I've have been wanting to post for the last couple of days but I couldn't even get out of the house. Not by choice it was because I could not stand up without pain in my lower back. For about 4 days I had this pain in my back and I was just working through it. Well Wednesday wee hours of the morning I kept waking up with pain and having to go to the bathroom. I never get up to go pee in the middle of the night. Well around 5:00am I just couldn't take it anymore, I was in a ball crying because of the pain. By 5:30 I was dropping Josh off at my mothers and heading to the ER. John was not with me because he had to go to work, I wanted him to go to work. He knew I could go on my own, plus we need the money. I walked slowly into the ER told them what was wrong, they asked if I had burning when I pee, NOPE. They asked if I had a fever, NOPE. So they had me pee in a cup (love that).
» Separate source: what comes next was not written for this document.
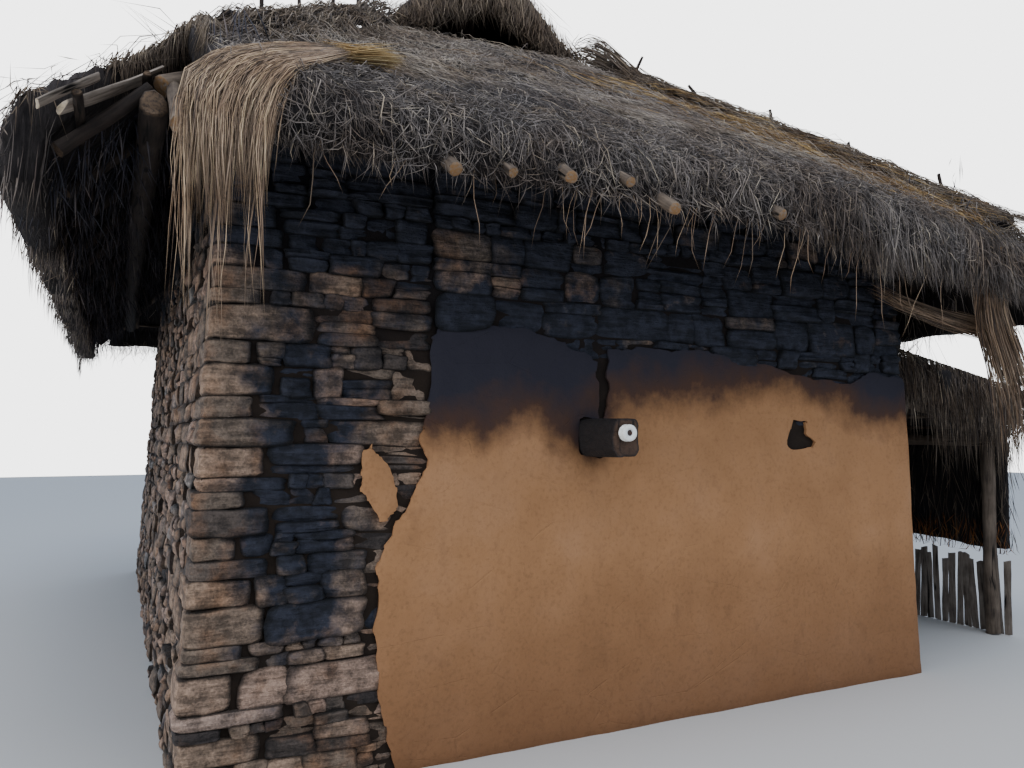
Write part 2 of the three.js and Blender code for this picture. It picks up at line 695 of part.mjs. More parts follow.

They ran their test while I laid in a ball on the ER bed with tears running down my face because of the pain. They came back after a while to tell me that I had a very bad kidney infection!! Who Knew a kidney infection. All this time I thought it was from moving heavy stuff. I never had any signs of it. They couldn't believe it. So they sent me home with with a ton of medicines. I loved the thought of a pain med at that point. I hate taking pills but I was so ready to take that one. Well it took the pain away which I was very happy only it made me sick to my stomach. So then I had the choice of pain in my lower back or feeling so sick you can't even sit up, eat or have your eyes open. I picked the back pain. For two days I was in bed and now it's Friday and I still didn't go to work but feel better. Moving around is getting better. I still have lower back pain but nothing I can't handle as long as I'm just sitting or laying around.
It's funny when the ER doctor was talking to me. He looked right into my eye, lean forward and said "you are very sick" and I thought to myself "no shit". I would never let my body go though all of this if I knew the signs. But hello, remember there were no signs of any kind. I was very scared thinking if I just let it go what could have happened.
So that in a nut shell is what has been going on with me. Hope all is well in your own little worlds!!